When parents go away

It doesn’t happen often, but I was out of town for nine days last week – a week in D.C. for a job thing and then three days at my folks’ home in Nevada. The experience is enough to make me thank my lucky stars that I don’t have a job that often requires travel because, in short, the family doesn’t do well without all cylinders clicking.

Which isn’t to say that they can’t get along without me, but for our youngest, his is a life of predictable routines with the key players in place at the expected times. I’m the morning guy, the one who gets our kindergartner up, fed, dressed, brushed and out to the school bus on time. It can sometimes in itself be a monumental achievement, especially on those mornings when, for one reason or another, his normally frenetic pace is slowed to glacial speeds.

Since Jen is the night owl, having me gone is viewed as, well … something other than a welcome opportunity for early rising and a truly full day.

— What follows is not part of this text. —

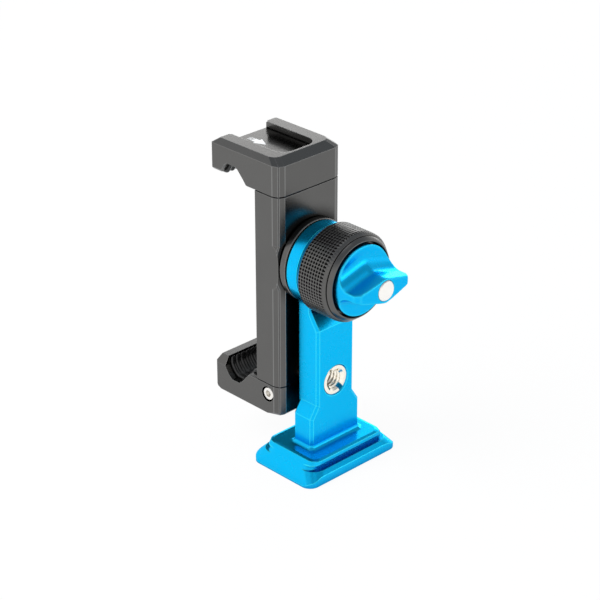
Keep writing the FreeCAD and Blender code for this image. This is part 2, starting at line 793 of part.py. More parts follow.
def lowerJaw():
    tipTop = lowerHollow[-1][1]
    bottom = lowerBottomZ
    outline = [(bodyFrontY, seamLowZ)] + lowerHollow
    outline += [(lowerTipY - 1.3, tipTop), (lowerTipY, tipTop - 2.3), (lowerTipY, bottom + 2),
                (lowerTipY - 0.6, bottom + 0.6), (lowerTipY - 2, bottom), (bodyFrontY, bottom)]
    jaw = prismX(outline, -halfWidth, halfWidth)
    jaw = jaw.common(prismZ(bodyPlan(lowerTipY), bottom, tipTop))
    shoulder = [(halfWidth, tipTop - 3), (halfWidth + 1, tipTop - 3), (halfWidth + 1, tipTop + 1),
                (halfWidth - 1.5, tipTop + 1), (halfWidth - 1.5, tipTop)]
    bevel = prismY(shoulder, lowerHollow[-2][0] - 1, lowerTipY + 1)
    jaw = jaw.makeChamfer(edgeBreak, seamEdges(jaw, seamLowZ))
    toe = [e for e in jaw.Edges if all(abs(v.Point.z - bottom) < 0.01 for v in e.Vertexes)
           and e.CenterOfMass.y < bodyFrontY + facetSize]
    jaw = jaw.makeChamfer(lowerBottomChamfer, toe)
    jaw = jaw.cut(bothSides(bevel) + cornerLines(bottom - 1, seamLowZ + 1))
    g = tenonGap
    cuts = [block(-tenonHalf - g, tenonHalf + g, tenonFrontY - g, tenonBackY + g,
                  tenonLowZ - g, seamLowZ + 1)]
    for side in (-1, 1):
        seat = side * (halfWidth - cheekHeadSink - cheekHeadLength)
        cuts.append(rodX(cheekScrewY, cheekScrewZ, cheekScrewR, 0, side * halfWidth))
        cuts.append(rodX(cheekScrewY, cheekScrewZ, cheekBoreR, seat, side * (halfWidth + 1)))
    return jaw.cut(cuts)


def cheekScrews():
    outer = halfWidth - cheekHeadSink
    seat = outer - cheekHeadLength
    shank = rodX(cheekScrewY, cheekScrewZ, cheekScrewR, cheekScrewReach, seat + 0.1)
    head = rodX(cheekScrewY, cheekScrewZ, cheekHeadR, seat, outer)
    rim = [e for e in head.Edges if abs(e.CenterOfMass.x - outer) < 0.01]
    screw = shank.fuse(head.makeChamfer(0.3, rim)).removeSplitter()
    screw = screw.cut(hexPrismX(cheekScrewY, cheekScrewZ, hexSocketAcross,
                                outer - hexSocketDepth, outer + 1))
    return group(bothSides(screw))


save("arm_bracket", armBracket())
save("thread_insert", threadInsert())
save("column_housing", columnHousing())
save("swivel_flange", swivelFlange())
save("flange_screws", flangeScrews())
save("spindle", spindle())
save("friction_washer", frictionWasher())
save("thrust_washer", thrustWasherDisc())
save("lock_ring", lockRing())
save("spindle_clip", spindleClip())
save("wing_knob", wingKnob())
save("knob_stud", knobStud())
save("brake_shoe", brakeShoe())
save("upper_jaw", upperJaw())
save("clamp_bar", clampBar())
save("guide_bolts", guideBolts())
save("jaw_springs", jawSprings())
save("upper_grip", upperGrip())
save("lower_jaw", lowerJaw())
save("lower_grip", lowerGrip())
save("lower_jaw_screws", cheekScrews())
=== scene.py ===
import math

import bmesh
import bpy
from mathutils import Matrix, Vector


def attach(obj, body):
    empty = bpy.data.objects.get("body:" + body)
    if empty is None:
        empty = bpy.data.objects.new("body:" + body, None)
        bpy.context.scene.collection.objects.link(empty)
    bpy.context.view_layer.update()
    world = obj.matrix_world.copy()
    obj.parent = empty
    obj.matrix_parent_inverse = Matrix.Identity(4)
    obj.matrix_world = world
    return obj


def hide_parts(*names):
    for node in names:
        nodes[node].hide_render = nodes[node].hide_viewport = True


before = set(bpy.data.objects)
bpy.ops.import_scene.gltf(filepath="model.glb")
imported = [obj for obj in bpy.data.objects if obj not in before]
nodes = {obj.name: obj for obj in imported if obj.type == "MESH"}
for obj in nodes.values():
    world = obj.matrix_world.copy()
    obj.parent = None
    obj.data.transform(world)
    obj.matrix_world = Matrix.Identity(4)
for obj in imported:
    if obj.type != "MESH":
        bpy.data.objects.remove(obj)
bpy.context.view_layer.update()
mm = 0.001
pivotHeight = 64.5
print("frame loaded,", len(nodes), "nodes")


# mesh helpers, all sizes in millimetres

def meshPiece(name, points, faces, material, sharpAngle=32):
    mesh = bpy.data.meshes.new(name)
    mesh.from_pydata([(x * mm, y * mm, z * mm) for x, y, z in points], [], faces)
    mesh.validate()
    mesh.shade_smooth()
    mesh.set_sharp_from_angle(angle=math.radians(sharpAngle))
    mesh.materials.append(material)
    piece = bpy.data.objects.new(name, mesh)
    bpy.context.scene.collection.objects.link(piece)
    return piece


def bakeModifiers(piece):
    # the piece keeps the mesh that its modifiers make
    graph = bpy.context.evaluated_depsgraph_get()
    finished = bpy.data.meshes.new_from_object(piece.evaluated_get(graph))
    piece.modifiers.clear()
    piece.data = finished


def softCorners(outline, radius, steps=2, mostCut=0.45):
    # an open (r, y) outline with each corner rounded a little
    soft = [outline[0]]
    for before, corner, after in zip(outline, outline[1:], outline[2:]):
        p, c, n = (Vector(v) for v in (before, corner, after))
        cut = min(radius, (p - c).length * mostCut, (n - c).length * mostCut)
        start = c + (p - c).normalized() * cut
        end = c + (n - c).normalized() * cut
        for i in range(steps + 1):
            t = i / steps
            soft.append(tuple(start.lerp(c, t).lerp(c.lerp(end, t), t)))
    soft.append(outline[-1])
    return soft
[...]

Andy has told me in no uncertain terms that my absence displeased him, and that he would much prefer I don’t ever go away again. Fair enough. Kids his age have that dog-like sense of time: Any wait is a never-ending one, and the current state – be it joy, misery or something in between – will remain in place indefinitely. So, while I have a pretty good idea of when my return is, to Andy it might as well be sometime in 2010.

Looking at absence a little more globally, Andy has nothing to complain about compared to kids whose moms or dads have routine travel as part of their regular job, with the ultimate case being military folks who are away for a year or more. I know from experience (my sister’s husband was a Navy pilot for 20 years) that it’s a rotten situation; one not to be sought by anyone and often regretted by those who sign on. Still, sometimes you’ve gotta do what you’ve gotta do.

It’s a positive thing, no doubt, that kids in families today (or, at least, those that don’t suffer divorce) enjoy much greater access to both parents than they ever did in the past. Dads are typically much more involved from the start, and the burden of constant attention that used to rest almost solely on Mom’s shoulders has been shifted to more of a shared project. This may not resemble the historical Western family composition very much at all, but it certainly seems to be a better arrangement from the perspective of all involved. Some men don’t make the adjustment as well – unable or unwilling to forgo the tee times and ski times they grew accustomed to as bachelors – and it’s likely they’ll be the ones in for a bumpy ride.

So, I came home to a very fine piece of artwork: a picture of me and Andy hugging and the words “I mist you” at the top. The signature rainbow was there, and I was back in place to read the latest installment of “Goosebumps” at bedtime. The way it ought to be.

And for all the training I received – however valuable – I couldn’t help but be struck by the realization that, at the end of the day, everything I need to learn is pretty much right here at home.